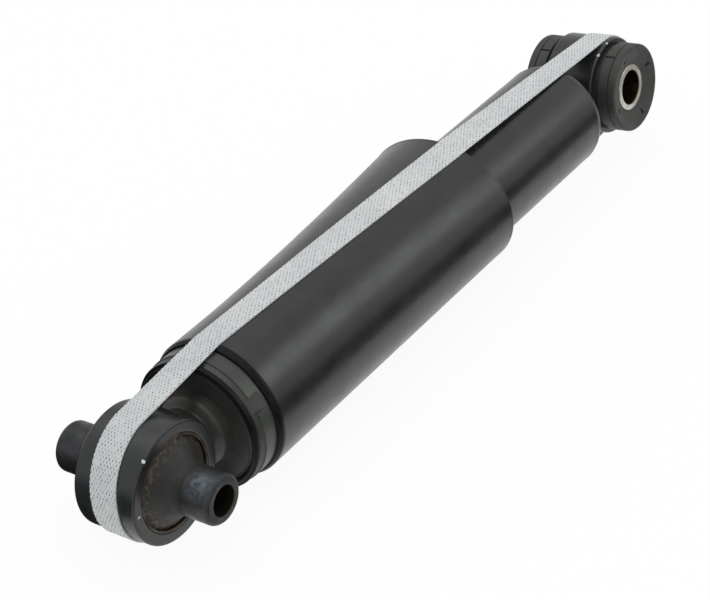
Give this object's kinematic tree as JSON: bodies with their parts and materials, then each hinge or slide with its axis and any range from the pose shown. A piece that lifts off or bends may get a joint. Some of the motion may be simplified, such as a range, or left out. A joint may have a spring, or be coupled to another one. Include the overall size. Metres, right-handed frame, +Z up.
{
  "type": "car shock absorber",
  "caption": "Telescopic twin-tube shock absorber with a rubber-bushed eye at each end, a dust tube over the rod, and a strap that holds it short for transport.",
  "frame": {"origin": "middle of the upper eye's bore", "axes": "+X along the shock from the upper eye to the lower eye, Y along the upper eye's bore, +Z up as the shock lies on a floor"},
  "size_m": [0.3883, 0.077, 0.0624],
  "materials": {
    "black_paint": "satin black paint, chipped at the edges",
    "upper_rubber": "matte moulded rubber with a brown bloom",
    "lower_rubber": "matte moulded rubber",
    "stop_rubber": "foamed polyurethane",
    "seal_rubber": "oil-resistant rubber",
    "sleeve_steel": "phosphated steel tube, bright where rubbed",
    "zinc_steel": "bright zinc-plated steel tube",
    "plain_steel": "drawn steel",
    "hard_chrome": "ground hard chrome",
    "spring_steel": "stamped spring steel",
    "sintered_iron": "sintered iron",
    "bush_bronze": "bronze-backed bearing strip",
    "band_plastic": "filled bearing plastic",
    "strap_webbing": "light grey woven polyester strapping"
  },
  "bodies": {
    "reservoir": {"reservoir_tube": "black_paint", "base_cap": "black_paint", "lower_eye_weld": "black_paint", "lower_eye_ring": "black_paint", "lower_bush_rubber": "lower_rubber", "pressure_tube": "plain_steel", "rod_guide": "sintered_iron", "guide_bush": "bush_bronze", "rod_seal": "seal_rubber", "seal_retainer": "plain_steel", "base_valve_body": "sintered_iron", "base_check_spring": "spring_steel", "base_stop_washer": "plain_steel", "base_rivet": "plain_steel", "base_valve_discs": "spring_steel", "transport_strap": "strap_webbing"},
    "piston_bearing": {"piston_band": "band_plastic"},
    "rod_assembly": {"upper_eye_ring": "black_paint", "upper_bush_shell": "plain_steel", "upper_bush_rubber": "upper_rubber", "upper_eye_boss": "black_paint", "upper_eye_weld": "black_paint", "dust_cap": "black_paint", "dust_tube": "black_paint", "bump_stop": "stop_rubber", "piston_rod": "hard_chrome", "rebound_stop": "seal_rubber", "piston_stop_washer": "plain_steel", "piston_body": "sintered_iron", "piston_check_spring": "spring_steel", "rebound_valve_discs": "spring_steel", "piston_nut": "plain_steel"},
    "upper_sleeve": {"upper_inner_sleeve": "sleeve_steel"},
    "lower_sleeve": {"lower_inner_sleeve": "zinc_steel"},
    "piston_check": {"piston_check_plate": "spring_steel"},
    "base_check": {"base_check_plate": "spring_steel"}
  },
  "joints": [
    {"name": "rod_slide", "type": "slide", "parent": "reservoir", "child": "piston_bearing", "axis": [-1, 0, 0], "range_m": [0, 0.13], "deforming": ["transport_strap"]},
    {"name": "rod_turn", "type": "hinge", "parent": "piston_bearing", "child": "rod_assembly", "pos_m": [0, 0, 0], "axis": [1, 0, 0], "continuous": true, "deforming": ["transport_strap"]},
    {"name": "upper_bush_twist", "type": "hinge", "parent": "rod_assembly", "child": "upper_sleeve", "pos_m": [0, 0, 0], "axis": [0, 1, 0], "range_deg": [-15, 15], "stiffness_Nm_per_rad": 30},
    {"name": "lower_bush_twist", "type": "hinge", "parent": "reservoir", "child": "lower_sleeve", "pos_m": [0.338, 0, 0], "axis": [0, 0.9945, -0.1045], "range_deg": [-15, 15], "stiffness_Nm_per_rad": 30},
    {"name": "piston_check_lift", "type": "slide", "parent": "rod_assembly", "child": "piston_check", "axis": [-1, 0, 0], "range_m": [0, 0.001], "stiffness_N_per_m": 200, "springref_m": -0.001, "deforming": ["piston_check_spring"]},
    {"name": "base_check_lift", "type": "slide", "parent": "reservoir", "child": "base_check", "axis": [-1, 0, 0], "range_m": [0, 0.001], "stiffness_N_per_m": 200, "springref_m": -0.001, "deforming": ["base_check_spring"]}
  ]
}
━━━━━━━━━━━━━━━━━━━━━━━━━━━━━━
* **Work required**
Write out each line of the data above again, exactly as given.

* **Task response**
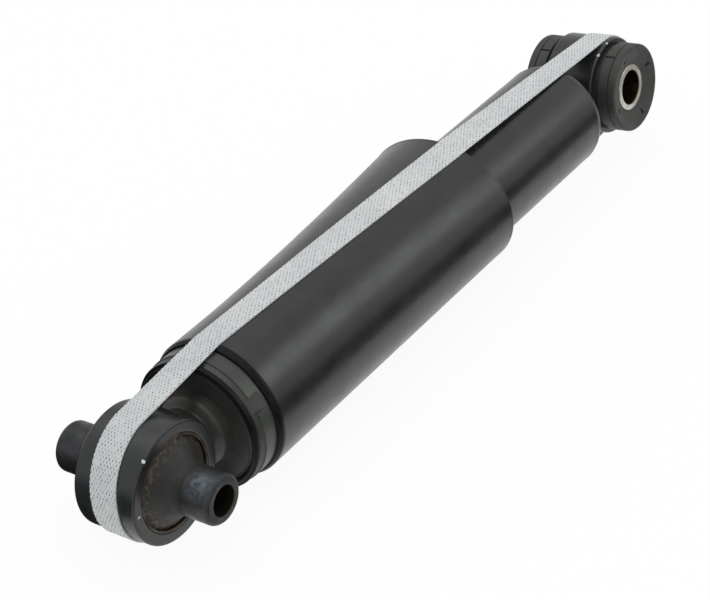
Give this object's kinematic tree as JSON: bodies with their parts and materials, then each hinge or slide with its axis and any range from the pose shown. A piece that lifts off or bends may get a joint. Some of the motion may be simplified, such as a range, or left out. A joint may have a spring, or be coupled to another one. Include the overall size. Metres, right-handed frame, +Z up.
{
  "type": "car shock absorber",
  "caption": "Telescopic twin-tube shock absorber with a rubber-bushed eye at each end, a dust tube over the rod, and a strap that holds it short for transport.",
  "frame": {"origin": "middle of the upper eye's bore", "axes": "+X along the shock from the upper eye to the lower eye, Y along the upper eye's bore, +Z up as the shock lies on a floor"},
  "size_m": [0.3883, 0.077, 0.0624],
  "materials": {
    "black_paint": "satin black paint, chipped at the edges",
    "upper_rubber": "matte moulded rubber with a brown bloom",
    "lower_rubber": "matte moulded rubber",
    "stop_rubber": "foamed polyurethane",
    "seal_rubber": "oil-resistant rubber",
    "sleeve_steel": "phosphated steel tube, bright where rubbed",
    "zinc_steel": "bright zinc-plated steel tube",
    "plain_steel": "drawn steel",
    "hard_chrome": "ground hard chrome",
    "spring_steel": "stamped spring steel",
    "sintered_iron": "sintered iron",
    "bush_bronze": "bronze-backed bearing strip",
    "band_plastic": "filled bearing plastic",
    "strap_webbing": "light grey woven polyester strapping"
  },
  "bodies": {
    "reservoir": {"reservoir_tube": "black_paint", "base_cap": "black_paint", "lower_eye_weld": "black_paint", "lower_eye_ring": "black_paint", "lower_bush_rubber": "lower_rubber", "pressure_tube": "plain_steel", "rod_guide": "sintered_iron", "guide_bush": "bush_bronze", "rod_seal": "seal_rubber", "seal_retainer": "plain_steel", "base_valve_body": "sintered_iron", "base_check_spring": "spring_steel", "base_stop_washer": "plain_steel", "base_rivet": "plain_steel", "base_valve_discs": "spring_steel", "transport_strap": "strap_webbing"},
    "piston_bearing": {"piston_band": "band_plastic"},
    "rod_assembly": {"upper_eye_ring": "black_paint", "upper_bush_shell": "plain_steel", "upper_bush_rubber": "upper_rubber", "upper_eye_boss": "black_paint", "upper_eye_weld": "black_paint", "dust_cap": "black_paint", "dust_tube": "black_paint", "bump_stop": "stop_rubber", "piston_rod": "hard_chrome", "rebound_stop": "seal_rubber", "piston_stop_washer": "plain_steel", "piston_body": "sintered_iron", "piston_check_spring": "spring_steel", "rebound_valve_discs": "spring_steel", "piston_nut": "plain_steel"},
    "upper_sleeve": {"upper_inner_sleeve": "sleeve_steel"},
    "lower_sleeve": {"lower_inner_sleeve": "zinc_steel"},
    "piston_check": {"piston_check_plate": "spring_steel"},
    "base_check": {"base_check_plate": "spring_steel"}
  },
  "joints": [
    {"name": "rod_slide", "type": "slide", "parent": "reservoir", "child": "piston_bearing", "axis": [-1, 0, 0], "range_m": [0, 0.13], "deforming": ["transport_strap"]},
    {"name": "rod_turn", "type": "hinge", "parent": "piston_bearing", "child": "rod_assembly", "pos_m": [0, 0, 0], "axis": [1, 0, 0], "continuous": true, "deforming": ["transport_strap"]},
    {"name": "upper_bush_twist", "type": "hinge", "parent": "rod_assembly", "child": "upper_sleeve", "pos_m": [0, 0, 0], "axis": [0, 1, 0], "range_deg": [-15, 15], "stiffness_Nm_per_rad": 30},
    {"name": "lower_bush_twist", "type": "hinge", "parent": "reservoir", "child": "lower_sleeve", "pos_m": [0.338, 0, 0], "axis": [0, 0.9945, -0.1045], "range_deg": [-15, 15], "stiffness_Nm_per_rad": 30},
    {"name": "piston_check_lift", "type": "slide", "parent": "rod_assembly", "child": "piston_check", "axis": [-1, 0, 0], "range_m": [0, 0.001], "stiffness_N_per_m": 200, "springref_m": -0.001, "deforming": ["piston_check_spring"]},
    {"name": "base_check_lift", "type": "slide", "parent": "reservoir", "child": "base_check", "axis": [-1, 0, 0], "range_m": [0, 0.001], "stiffness_N_per_m": 200, "springref_m": -0.001, "deforming": ["base_check_spring"]}
  ]
}